## [THE TASK]
Copy these lines exactly and nothing else: from the line holding "# Planks, numbered from the front one" to the line holding "for node in", both lines included.
• • • • • • •
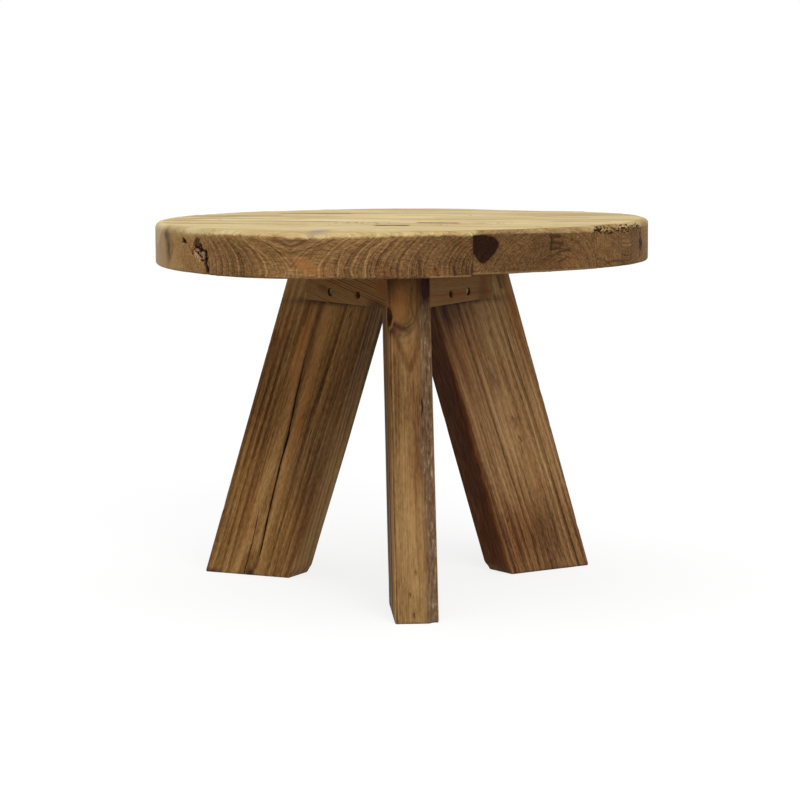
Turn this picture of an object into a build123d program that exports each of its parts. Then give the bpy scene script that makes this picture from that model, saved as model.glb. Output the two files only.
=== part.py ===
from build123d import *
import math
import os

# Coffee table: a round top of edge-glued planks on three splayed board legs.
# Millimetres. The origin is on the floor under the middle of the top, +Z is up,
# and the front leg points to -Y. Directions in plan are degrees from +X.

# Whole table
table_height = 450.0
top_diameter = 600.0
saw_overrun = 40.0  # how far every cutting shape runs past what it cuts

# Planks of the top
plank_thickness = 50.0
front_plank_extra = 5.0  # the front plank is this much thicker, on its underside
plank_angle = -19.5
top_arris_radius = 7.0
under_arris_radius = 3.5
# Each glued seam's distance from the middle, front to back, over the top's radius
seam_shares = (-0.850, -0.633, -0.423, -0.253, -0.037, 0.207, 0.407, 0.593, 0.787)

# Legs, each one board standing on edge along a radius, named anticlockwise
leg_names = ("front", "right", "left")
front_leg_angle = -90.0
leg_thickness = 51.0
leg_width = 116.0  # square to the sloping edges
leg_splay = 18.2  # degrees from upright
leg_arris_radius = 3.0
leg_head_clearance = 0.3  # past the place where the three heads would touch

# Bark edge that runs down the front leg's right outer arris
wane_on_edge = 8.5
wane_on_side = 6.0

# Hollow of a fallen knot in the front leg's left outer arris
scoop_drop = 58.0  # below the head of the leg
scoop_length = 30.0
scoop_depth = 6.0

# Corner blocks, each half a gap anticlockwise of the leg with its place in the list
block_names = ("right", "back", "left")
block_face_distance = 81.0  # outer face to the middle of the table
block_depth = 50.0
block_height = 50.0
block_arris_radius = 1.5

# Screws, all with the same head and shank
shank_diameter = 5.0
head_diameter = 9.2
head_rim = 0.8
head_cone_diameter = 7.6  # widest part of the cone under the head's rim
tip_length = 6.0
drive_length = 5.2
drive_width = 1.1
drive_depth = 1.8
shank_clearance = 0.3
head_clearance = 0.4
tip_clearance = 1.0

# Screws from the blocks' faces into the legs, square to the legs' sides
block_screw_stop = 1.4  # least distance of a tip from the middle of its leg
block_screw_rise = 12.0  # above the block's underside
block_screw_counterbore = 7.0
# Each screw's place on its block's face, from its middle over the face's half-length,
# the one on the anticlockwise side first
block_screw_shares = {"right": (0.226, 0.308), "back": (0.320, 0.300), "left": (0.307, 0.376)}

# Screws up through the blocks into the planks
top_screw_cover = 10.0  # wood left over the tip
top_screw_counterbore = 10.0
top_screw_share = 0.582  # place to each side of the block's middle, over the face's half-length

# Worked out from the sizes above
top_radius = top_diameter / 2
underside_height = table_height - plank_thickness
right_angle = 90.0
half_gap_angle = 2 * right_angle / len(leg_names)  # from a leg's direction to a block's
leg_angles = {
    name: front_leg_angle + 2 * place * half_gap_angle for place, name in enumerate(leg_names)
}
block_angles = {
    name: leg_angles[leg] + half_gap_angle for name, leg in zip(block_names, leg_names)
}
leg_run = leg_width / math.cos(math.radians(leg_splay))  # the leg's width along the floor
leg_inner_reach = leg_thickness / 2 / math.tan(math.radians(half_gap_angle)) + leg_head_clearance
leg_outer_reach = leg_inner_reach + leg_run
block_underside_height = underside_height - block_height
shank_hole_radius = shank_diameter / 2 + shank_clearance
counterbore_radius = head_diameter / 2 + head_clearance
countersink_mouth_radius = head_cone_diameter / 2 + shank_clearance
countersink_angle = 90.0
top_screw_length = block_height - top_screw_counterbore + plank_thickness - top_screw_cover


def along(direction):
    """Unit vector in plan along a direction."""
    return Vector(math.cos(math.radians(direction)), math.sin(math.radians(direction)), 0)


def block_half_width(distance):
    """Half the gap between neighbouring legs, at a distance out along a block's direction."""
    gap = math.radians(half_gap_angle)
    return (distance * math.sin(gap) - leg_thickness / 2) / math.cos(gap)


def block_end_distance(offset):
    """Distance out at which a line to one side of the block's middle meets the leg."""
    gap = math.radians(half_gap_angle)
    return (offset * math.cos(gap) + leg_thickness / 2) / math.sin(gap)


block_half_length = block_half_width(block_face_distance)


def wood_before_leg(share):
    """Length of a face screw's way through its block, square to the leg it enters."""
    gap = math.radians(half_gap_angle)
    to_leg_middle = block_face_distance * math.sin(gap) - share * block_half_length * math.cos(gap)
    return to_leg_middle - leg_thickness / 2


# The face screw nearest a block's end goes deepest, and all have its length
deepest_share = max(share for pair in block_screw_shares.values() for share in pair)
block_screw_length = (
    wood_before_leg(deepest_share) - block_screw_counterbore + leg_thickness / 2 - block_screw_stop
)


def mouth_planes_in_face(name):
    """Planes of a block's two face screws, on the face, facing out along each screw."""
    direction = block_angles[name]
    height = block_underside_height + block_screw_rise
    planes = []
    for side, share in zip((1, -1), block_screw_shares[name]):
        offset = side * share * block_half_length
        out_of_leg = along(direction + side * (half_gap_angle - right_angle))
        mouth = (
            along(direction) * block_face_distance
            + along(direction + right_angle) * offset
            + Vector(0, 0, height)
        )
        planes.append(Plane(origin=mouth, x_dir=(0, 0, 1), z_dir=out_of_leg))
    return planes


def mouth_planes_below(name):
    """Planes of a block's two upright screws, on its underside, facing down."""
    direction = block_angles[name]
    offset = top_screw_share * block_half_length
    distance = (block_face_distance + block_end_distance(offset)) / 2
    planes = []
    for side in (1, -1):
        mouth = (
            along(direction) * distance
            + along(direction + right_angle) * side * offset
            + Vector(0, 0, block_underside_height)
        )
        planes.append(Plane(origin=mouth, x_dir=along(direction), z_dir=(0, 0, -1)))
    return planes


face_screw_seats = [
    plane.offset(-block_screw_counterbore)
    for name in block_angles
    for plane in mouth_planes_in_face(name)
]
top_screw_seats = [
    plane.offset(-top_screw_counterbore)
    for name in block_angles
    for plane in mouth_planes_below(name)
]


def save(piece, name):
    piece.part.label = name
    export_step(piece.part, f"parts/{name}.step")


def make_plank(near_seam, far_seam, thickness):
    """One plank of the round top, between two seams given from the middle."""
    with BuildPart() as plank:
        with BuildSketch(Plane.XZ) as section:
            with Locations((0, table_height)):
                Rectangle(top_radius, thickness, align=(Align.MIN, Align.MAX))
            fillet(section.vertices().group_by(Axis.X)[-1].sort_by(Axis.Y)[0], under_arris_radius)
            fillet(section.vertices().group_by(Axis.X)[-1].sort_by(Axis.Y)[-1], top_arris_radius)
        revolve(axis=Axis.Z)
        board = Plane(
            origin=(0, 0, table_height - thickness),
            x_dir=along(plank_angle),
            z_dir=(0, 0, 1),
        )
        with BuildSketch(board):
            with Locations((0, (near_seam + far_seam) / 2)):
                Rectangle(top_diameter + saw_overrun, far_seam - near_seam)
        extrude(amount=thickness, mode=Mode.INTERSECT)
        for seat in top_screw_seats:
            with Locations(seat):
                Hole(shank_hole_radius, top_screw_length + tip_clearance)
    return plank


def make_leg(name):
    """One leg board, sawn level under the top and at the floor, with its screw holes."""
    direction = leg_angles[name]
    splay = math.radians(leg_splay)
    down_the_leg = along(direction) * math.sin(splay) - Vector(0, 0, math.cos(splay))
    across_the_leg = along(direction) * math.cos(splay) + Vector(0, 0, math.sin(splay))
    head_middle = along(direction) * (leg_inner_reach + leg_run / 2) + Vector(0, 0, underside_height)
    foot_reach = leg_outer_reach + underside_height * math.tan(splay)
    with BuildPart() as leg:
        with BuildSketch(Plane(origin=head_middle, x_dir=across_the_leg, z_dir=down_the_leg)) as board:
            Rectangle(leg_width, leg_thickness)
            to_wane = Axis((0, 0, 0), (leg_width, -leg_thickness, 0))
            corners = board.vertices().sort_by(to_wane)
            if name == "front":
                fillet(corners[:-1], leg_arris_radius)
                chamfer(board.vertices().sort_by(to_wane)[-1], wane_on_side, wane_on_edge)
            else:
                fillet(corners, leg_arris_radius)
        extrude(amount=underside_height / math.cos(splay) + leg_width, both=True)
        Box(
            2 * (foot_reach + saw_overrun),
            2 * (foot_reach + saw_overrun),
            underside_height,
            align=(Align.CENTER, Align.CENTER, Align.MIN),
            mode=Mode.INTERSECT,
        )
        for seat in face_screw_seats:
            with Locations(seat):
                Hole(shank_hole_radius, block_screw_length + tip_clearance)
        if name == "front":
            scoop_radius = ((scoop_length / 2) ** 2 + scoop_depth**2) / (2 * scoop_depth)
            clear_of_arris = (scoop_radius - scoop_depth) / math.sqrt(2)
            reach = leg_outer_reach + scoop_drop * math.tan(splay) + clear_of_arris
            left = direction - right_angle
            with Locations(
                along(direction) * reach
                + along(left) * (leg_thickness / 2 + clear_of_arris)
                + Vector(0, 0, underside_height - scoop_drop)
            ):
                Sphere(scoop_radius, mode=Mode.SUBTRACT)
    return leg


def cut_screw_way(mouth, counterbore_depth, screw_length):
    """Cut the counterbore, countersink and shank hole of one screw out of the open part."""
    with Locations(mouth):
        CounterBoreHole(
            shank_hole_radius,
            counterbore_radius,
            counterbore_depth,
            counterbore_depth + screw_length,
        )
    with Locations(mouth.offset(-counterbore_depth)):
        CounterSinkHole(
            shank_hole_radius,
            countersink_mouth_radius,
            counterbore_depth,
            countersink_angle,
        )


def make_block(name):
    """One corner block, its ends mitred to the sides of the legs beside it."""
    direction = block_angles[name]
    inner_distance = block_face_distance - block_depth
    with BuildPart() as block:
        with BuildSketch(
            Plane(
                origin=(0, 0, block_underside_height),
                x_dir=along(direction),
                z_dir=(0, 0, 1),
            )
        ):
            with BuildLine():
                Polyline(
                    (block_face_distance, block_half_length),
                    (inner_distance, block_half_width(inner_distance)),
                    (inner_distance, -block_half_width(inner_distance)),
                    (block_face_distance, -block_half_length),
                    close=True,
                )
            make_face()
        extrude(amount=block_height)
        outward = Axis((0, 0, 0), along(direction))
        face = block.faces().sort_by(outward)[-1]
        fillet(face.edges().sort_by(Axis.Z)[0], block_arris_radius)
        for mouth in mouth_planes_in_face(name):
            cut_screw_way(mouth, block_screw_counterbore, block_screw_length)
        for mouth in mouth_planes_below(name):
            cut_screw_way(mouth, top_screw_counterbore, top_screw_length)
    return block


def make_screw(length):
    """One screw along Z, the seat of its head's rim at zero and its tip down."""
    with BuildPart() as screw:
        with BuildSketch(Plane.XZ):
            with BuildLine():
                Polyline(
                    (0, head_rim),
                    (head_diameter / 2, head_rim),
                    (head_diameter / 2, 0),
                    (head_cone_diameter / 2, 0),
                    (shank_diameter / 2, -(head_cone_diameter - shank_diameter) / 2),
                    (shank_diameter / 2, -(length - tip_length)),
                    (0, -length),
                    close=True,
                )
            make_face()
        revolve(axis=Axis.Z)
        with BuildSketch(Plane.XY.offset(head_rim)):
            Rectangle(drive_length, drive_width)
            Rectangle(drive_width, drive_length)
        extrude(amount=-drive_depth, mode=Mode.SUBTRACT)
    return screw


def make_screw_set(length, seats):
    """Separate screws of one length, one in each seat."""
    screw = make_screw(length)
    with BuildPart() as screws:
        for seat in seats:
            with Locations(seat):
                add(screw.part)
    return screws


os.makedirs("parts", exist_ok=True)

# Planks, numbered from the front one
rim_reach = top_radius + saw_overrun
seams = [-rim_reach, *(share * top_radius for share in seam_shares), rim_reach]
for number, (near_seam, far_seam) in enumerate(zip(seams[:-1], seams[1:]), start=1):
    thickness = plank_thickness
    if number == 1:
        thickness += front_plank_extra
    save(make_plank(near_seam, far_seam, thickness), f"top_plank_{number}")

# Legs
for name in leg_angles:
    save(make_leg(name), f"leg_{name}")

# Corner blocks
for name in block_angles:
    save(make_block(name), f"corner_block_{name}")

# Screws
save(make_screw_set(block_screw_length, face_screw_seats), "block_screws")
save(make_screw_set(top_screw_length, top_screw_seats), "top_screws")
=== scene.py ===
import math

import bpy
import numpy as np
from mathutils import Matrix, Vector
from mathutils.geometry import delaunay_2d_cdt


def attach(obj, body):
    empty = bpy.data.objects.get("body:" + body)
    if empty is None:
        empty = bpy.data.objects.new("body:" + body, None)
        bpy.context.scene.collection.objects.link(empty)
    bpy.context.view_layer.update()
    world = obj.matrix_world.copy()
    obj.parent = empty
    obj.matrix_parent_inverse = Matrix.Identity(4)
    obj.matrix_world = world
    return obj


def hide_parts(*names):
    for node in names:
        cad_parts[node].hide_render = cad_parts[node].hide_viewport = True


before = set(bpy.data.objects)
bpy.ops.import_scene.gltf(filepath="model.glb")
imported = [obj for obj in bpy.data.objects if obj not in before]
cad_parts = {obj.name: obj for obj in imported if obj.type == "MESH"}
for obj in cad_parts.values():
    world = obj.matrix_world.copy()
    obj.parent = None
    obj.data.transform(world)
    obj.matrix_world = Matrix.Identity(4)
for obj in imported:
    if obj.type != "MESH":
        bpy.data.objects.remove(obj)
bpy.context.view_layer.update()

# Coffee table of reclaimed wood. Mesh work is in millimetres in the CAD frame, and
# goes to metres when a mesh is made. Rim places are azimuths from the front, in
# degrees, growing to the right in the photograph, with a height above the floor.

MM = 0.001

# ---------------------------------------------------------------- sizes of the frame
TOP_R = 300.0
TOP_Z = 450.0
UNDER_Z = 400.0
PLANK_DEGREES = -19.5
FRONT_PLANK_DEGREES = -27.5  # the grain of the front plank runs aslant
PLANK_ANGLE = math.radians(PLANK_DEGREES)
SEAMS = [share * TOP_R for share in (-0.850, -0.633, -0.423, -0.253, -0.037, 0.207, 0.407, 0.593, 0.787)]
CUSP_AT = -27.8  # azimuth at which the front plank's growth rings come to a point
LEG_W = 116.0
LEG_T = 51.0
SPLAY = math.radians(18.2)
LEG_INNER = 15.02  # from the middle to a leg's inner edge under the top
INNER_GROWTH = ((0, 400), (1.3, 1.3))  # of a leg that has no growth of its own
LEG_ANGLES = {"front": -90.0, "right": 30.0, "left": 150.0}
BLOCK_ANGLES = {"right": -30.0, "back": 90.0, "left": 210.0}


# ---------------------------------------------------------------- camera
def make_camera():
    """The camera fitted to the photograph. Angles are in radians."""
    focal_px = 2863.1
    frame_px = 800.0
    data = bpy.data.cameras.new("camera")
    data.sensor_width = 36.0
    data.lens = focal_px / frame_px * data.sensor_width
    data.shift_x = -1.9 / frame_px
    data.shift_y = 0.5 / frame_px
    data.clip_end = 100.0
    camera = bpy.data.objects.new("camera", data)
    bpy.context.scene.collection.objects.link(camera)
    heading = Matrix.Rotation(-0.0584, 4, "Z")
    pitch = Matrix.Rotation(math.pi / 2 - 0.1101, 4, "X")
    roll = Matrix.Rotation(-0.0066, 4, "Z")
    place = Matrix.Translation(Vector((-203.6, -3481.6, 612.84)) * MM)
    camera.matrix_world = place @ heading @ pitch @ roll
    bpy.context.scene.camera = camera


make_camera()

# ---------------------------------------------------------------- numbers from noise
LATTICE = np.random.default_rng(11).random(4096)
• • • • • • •
## [TASK OUTPUT]
# Planks, numbered from the front one
rim_reach = top_radius + saw_overrun
seams = [-rim_reach, *(share * top_radius for share in seam_shares), rim_reach]
for number, (near_seam, far_seam) in enumerate(zip(seams[:-1], seams[1:]), start=1):
    thickness = plank_thickness
    if number == 1:
        thickness += front_plank_extra
    save(make_plank(near_seam, far_seam, thickness), f"top_plank_{number}")

# Legs
for name in leg_angles:
    save(make_leg(name), f"leg_{name}")

# Corner blocks
for name in block_angles:
    save(make_block(name), f"corner_block_{name}")

# Screws
save(make_screw_set(block_screw_length, face_screw_seats), "block_screws")
save(make_screw_set(top_screw_length, top_screw_seats), "top_screws")
=== scene.py ===
import math

import bpy
import numpy as np
from mathutils import Matrix, Vector
from mathutils.geometry import delaunay_2d_cdt


def attach(obj, body):
    empty = bpy.data.objects.get("body:" + body)
    if empty is None:
        empty = bpy.data.objects.new("body:" + body, None)
        bpy.context.scene.collection.objects.link(empty)
    bpy.context.view_layer.update()
    world = obj.matrix_world.copy()
    obj.parent = empty
    obj.matrix_parent_inverse = Matrix.Identity(4)
    obj.matrix_world = world
    return obj


def hide_parts(*names):
    for node in names:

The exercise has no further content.